On Friday, the Biden Administration announced that the COVID-19 public health emergency has been extended for an additional three months until October 13, 2022.
Department of Health and Human Services Secretary, Xavier Becerra, officially renewed the emergency declaration “as a result of the continued consequences of the Coronavirus Disease 2019 pandemic.”
The health emergency declaration allows for certain individuals to receive COVID testing, vaccines and treatment paid for by taxpayers and was expected to be renewed. Officials, who remain unnamed, told Bloomberg this week that the White House is expected to renew the emergency declaration.
“The Public Health Emergency declaration continues to provide us with tools and authorities needed to respond,” a Biden administration official told CNN this week. “The [order] provides essential capabilities and flexibilities to hospitals to better care for patients, particularly if we were to see a significant increase in hospitalizations in the coming weeks.”
However, pushback is beginning to be seen from more than just the usual suspects, present company included.
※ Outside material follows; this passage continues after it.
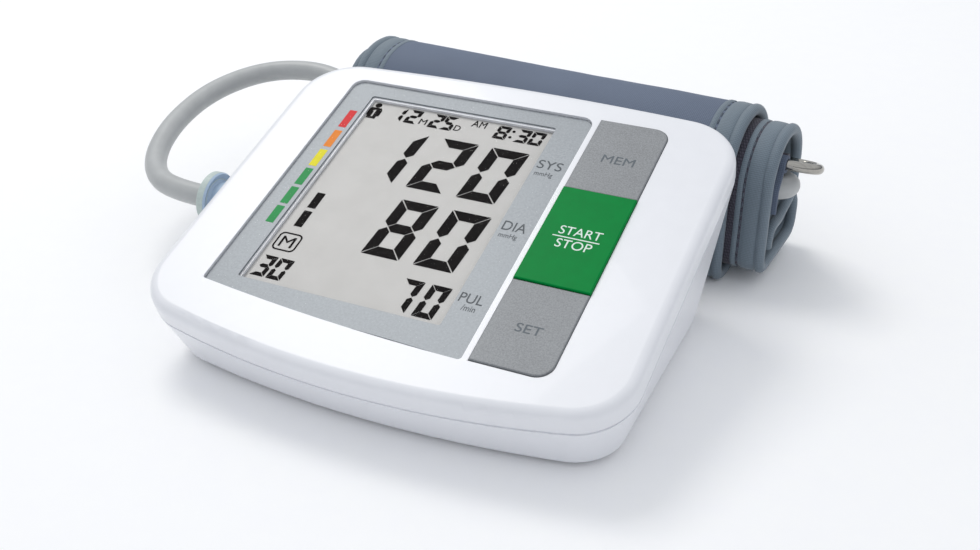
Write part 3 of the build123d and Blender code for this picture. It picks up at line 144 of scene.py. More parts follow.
def grain(name, light, dark, size, rough, bump, stretch=(1, 1, 1), contrast=(0.35, 0.65), **sockets):
    """A solid finish: its grain, size mm across, drifts between two shades and is bump mm deep."""
    made, tree, shader = new_material(name, **sockets)
    place = add_node(tree, "ShaderNodeTexCoord", {})
    turned = add_node(tree, "ShaderNodeMapping", {"Scale": stretch}, {"Vector": place.outputs["Object"]})
    cells = add_node(
        tree, "ShaderNodeTexNoise", {"Scale": 1000 / size, "Detail": 4.0}, {"Vector": turned.outputs[0]}
    )
    drift = add_node(
        tree, "ShaderNodeTexNoise", {"Scale": 35.0, "Detail": 2.0}, {"Vector": place.outputs["Object"]}
    )
    both = add_node(tree, "ShaderNodeMath", {"operation": "MULTIPLY_ADD", 1: 0.75}, {0: cells.outputs[0]})
    quarter = add_node(tree, "ShaderNodeMath", {"operation": "MULTIPLY", 1: 0.25}, {0: drift.outputs[0]})
    tree.links.new(quarter.outputs[0], both.inputs[2])
    ramp = add_node(tree, "ShaderNodeValToRGB", {}, {"Fac": both.outputs[0]})
    ramp.color_ramp.elements[0].position, ramp.color_ramp.elements[1].position = contrast
    ramp.color_ramp.elements[0].color = linear(dark)
    ramp.color_ramp.elements[1].color = linear(light)
    gloss = add_node(
        tree, "ShaderNodeMapRange", {"To Min": rough[0], "To Max": rough[1]}, {"Value": both.outputs[0]}
    )
    lift = add_node(
        tree, "ShaderNodeBump", {"Strength": 1.0, "Distance": bump * MM}, {"Height": cells.outputs[0]}
    )
    tree.links.new(ramp.outputs["Color"], shader.inputs["Base Color"])
    tree.links.new(gloss.outputs["Result"], shader.inputs["Roughness"])
    tree.links.new(lift.outputs["Normal"], shader.inputs["Normal"])
    return made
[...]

The Wall Street Journal’s Editorial Board responded to the order, saying the Biden Administration wants a “perpetual emergency.”
“Monday’s news leak that the Biden Administration will extend the Covid-19 public-health emergency—which had been scheduled to end on Friday—for another 90 days was no surprise for a White House that seems to want a perpetual emergency,” the article began.
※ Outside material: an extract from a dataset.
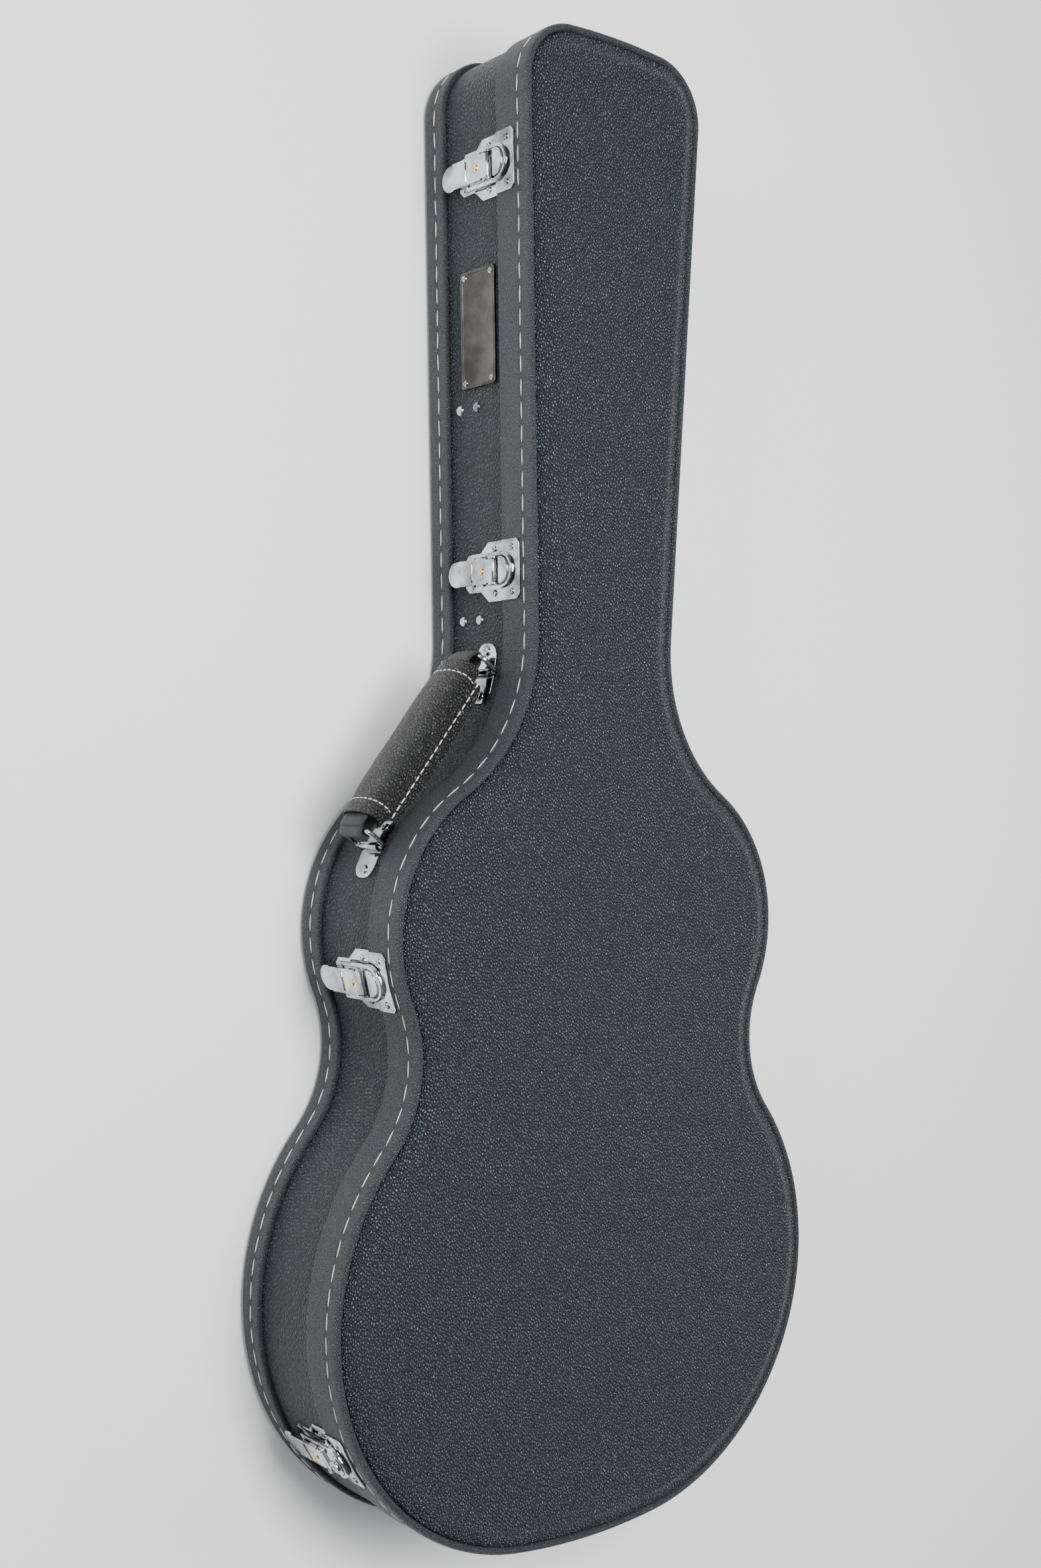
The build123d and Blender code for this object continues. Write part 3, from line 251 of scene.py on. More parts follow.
def joined(tree, kind, **sources):
    """A new node with its input sockets linked by name, with _ for a space."""
    node = tree.nodes.new(kind)
    for key, source in sources.items():
        link(tree, source, node.inputs[key.replace("_", " ")])
    return node


def object_place(tree):
    """Where each point of the surface is, in metres."""
    return tree.nodes.new("ShaderNodeTexCoord").outputs["Object"]


def cloud(tree, place, **values):
    """A noise texture read at the given place."""
    return put(joined(tree, "ShaderNodeTexNoise", Vector=place), **values)


def turned_place(tree, place, turn, scale):
    """The place turned and stretched, for a pattern that runs one way."""
    return put(joined(tree, "ShaderNodeMapping", Vector=place), Rotation=turn, Scale=scale).outputs[0]


def cell_distance(tree, place, feature):
    """Distance within leather cells: to a cell's edge, or to its middle."""
    node = put(joined(tree, "ShaderNodeTexVoronoi", Vector=place), Scale=1.0, Randomness=0.78)
    node.feature = feature
    return node.outputs["Distance"]


def group_shell(name, inputs, outputs):
    """An empty shader group with float inputs and the given outputs."""
    tree = bpy.data.node_groups.new(name, "ShaderNodeTree")
    for label, value in inputs:
        socket = tree.interface.new_socket(name=label, in_out="INPUT", socket_type="NodeSocketFloat")
        socket.default_value = value
    for label, kind in outputs:
        tree.interface.new_socket(name=label, in_out="OUTPUT", socket_type=kind)
    return tree, tree.nodes.new("NodeGroupInput"), tree.nodes.new("NodeGroupOutput")


def math_node(tree, operation, *values):
    """Arithmetic on sockets and plain numbers."""
    node = tree.nodes.new("ShaderNodeMath")
    node.operation = operation
    for index, value in enumerate(values):
        if isinstance(value, (int, float)):
            node.inputs[index].default_value = value
        else:
            link(tree, value, node.inputs[index])
    return node.outputs[0]


def vector_node(tree, operation, first, second):
    """Arithmetic on a vector and a plain vector or a socket, which for SCALE is a number's."""
    node = tree.nodes.new("ShaderNodeVectorMath")
    node.operation = operation
    link(tree, first, node.inputs[0])
    if isinstance(second, tuple):
        node.inputs[1].default_value = second
    else:
        link(tree, second, node.inputs["Scale" if operation == "SCALE" else 1])
    return node.outputs[0]


def range_node(tree, value, low, high):
    """A soft step from 0 at low to 1 at high."""
    node = put(joined(tree, "ShaderNodeMapRange", Value=value), From_Min=low, From_Max=high)
    node.interpolation_type = "SMOOTHSTEP"
    return node.outputs["Result"]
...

“The Biden Administration claims the declaration provides critical regulatory flexibility. But emergency-use authorizations for vaccines and treatments are governed by a separate statute. The Health and Human Services Department could also make permanent other regulation flexibility such as Medicare coverage for telehealth services,” they continued.
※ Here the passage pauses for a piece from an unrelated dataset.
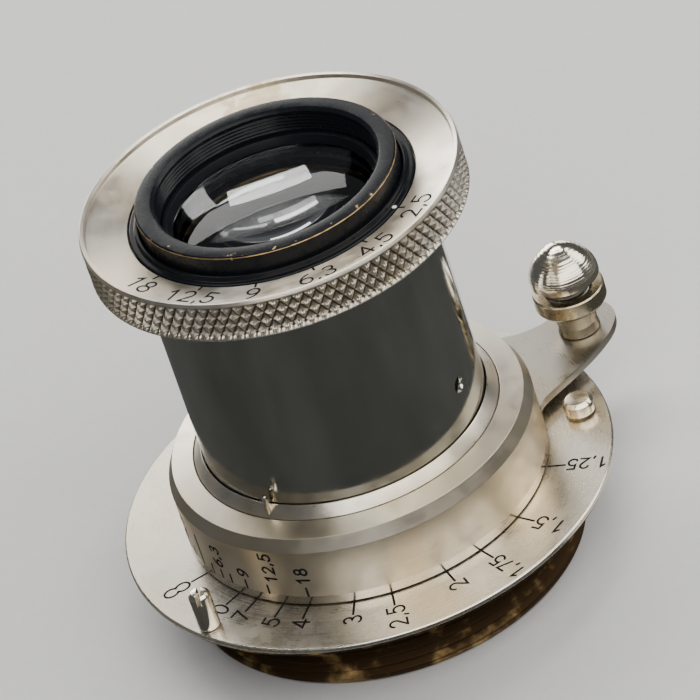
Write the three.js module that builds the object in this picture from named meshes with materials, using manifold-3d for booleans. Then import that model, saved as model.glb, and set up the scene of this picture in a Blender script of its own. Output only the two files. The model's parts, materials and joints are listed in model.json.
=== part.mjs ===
// A nickel-plated collapsible 5 cm lens with a 39 mm screw mount, as an assembly of separate pieces.
// Millimetres, +Z up along the optical axis. The origin is on the axis, in the plane of the seat
// that meets a camera's face, so the screw mount lies below Z = 0 and the front glass looks up +Z.
import * as THREE from 'three';
import { mergeVertices } from 'three/addons/utils/BufferGeometryUtils.js';
import Module from 'manifold-3d';

const wasm = await Module();
wasm.setup();

// ---- Driving dimensions -------------------------------------------------------------------------
const RING_SIDES = 40; // facets round the large rings
const CELL_SIDES = 24; // facets round the glass and its cells
const PIN_SIDES = 12; // facets round screws, pins and the lock's small parts

const FLANGE_R = 24; // distance-scale disc, 48 mm across
const FLANGE_T = 1; // seat to the front of the disc
const SEAT_PLATE_T = 0.45; // the brass plate under the disc
const THREAD_R = 19.5; // 39 mm screw mount
const MOUNT_BORE_R = 17.2;
const REAR_Z = -7.5; // rear rim of the screw mount
const RELIEF_W = 0.6; // groove where the thread runs out below the seat
const RELIEF_STEP = 0.1; // the seat is set back this far where it meets the groove

const SLEEVE_R = 17.05; // focusing thread, outside
const SLEEVE_BORE_R = 14.75;
const SLEEVE_REAR_Z = -4.2;
const COLLAR_R = 17.8;
const COLLAR_TOP_R = 17.16;
const COLLAR_BORE_R = 14.95;

const TUBE_R = 13.8;
const TUBE_BORE_R = 13.1;
const TUBE_REAR_Z = 0.5;
const TUBE_FRONT_Z = 31.4;

const LEVER_Z = 1.8; // underside of the lever plate
const LEVER_T = 0.8;
const LOCK_AXIS = [24.25, 10.9]; // the lock button's own axis, outside the disc's rim
const LOCK_BORE_R = 1.15;

const KNURL_R = 18; // front ring, takes a 36 mm push-on cap
const FRONT_CELL_R = 12.37;

const BLADES = 8;
const BLADE_T = 0.1;
const BLADE_STEP = 0.15; // height from one blade to the next
const BLADE_LOW_Z = 27;
const BLADE_MID_R = 10.6; // middle of the blade's width, and of its pivot
const BLADE_HALF_W = 1.35;
const BLADE_ARC = THREE.MathUtils.degToRad(95);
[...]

Republicans have unsuccessfully called on the administration to end the Public Health Emergency.
“Today we call on your administration to do what so many states and other countries already have: accept that COVID-19 is endemic, recognize that current heavy-handed government interventions are doing more harm than good, and immediately begin the process by which we unwind the PHE so our country can get back to normal,” GOP members of Congress wrote in a letter back in February, before the previous renewal in April.
Not long after, in March, Republicans spearheaded an effort to bring the national emergency to an end, passing it in the Senate, even though it did not pass the House. After the bill passed the Senate, President Biden issued a statement threatening to veto the bill.
“The robust powers this emergency declaration provides the federal government are no longer necessary and Congress must debate, and ultimately repeal them, in order to begin the process of unwinding the powers the government took hold of during the peak of the crisis,” Sen. Roger Marshall, R-Kan., said on the Senate floor at the time.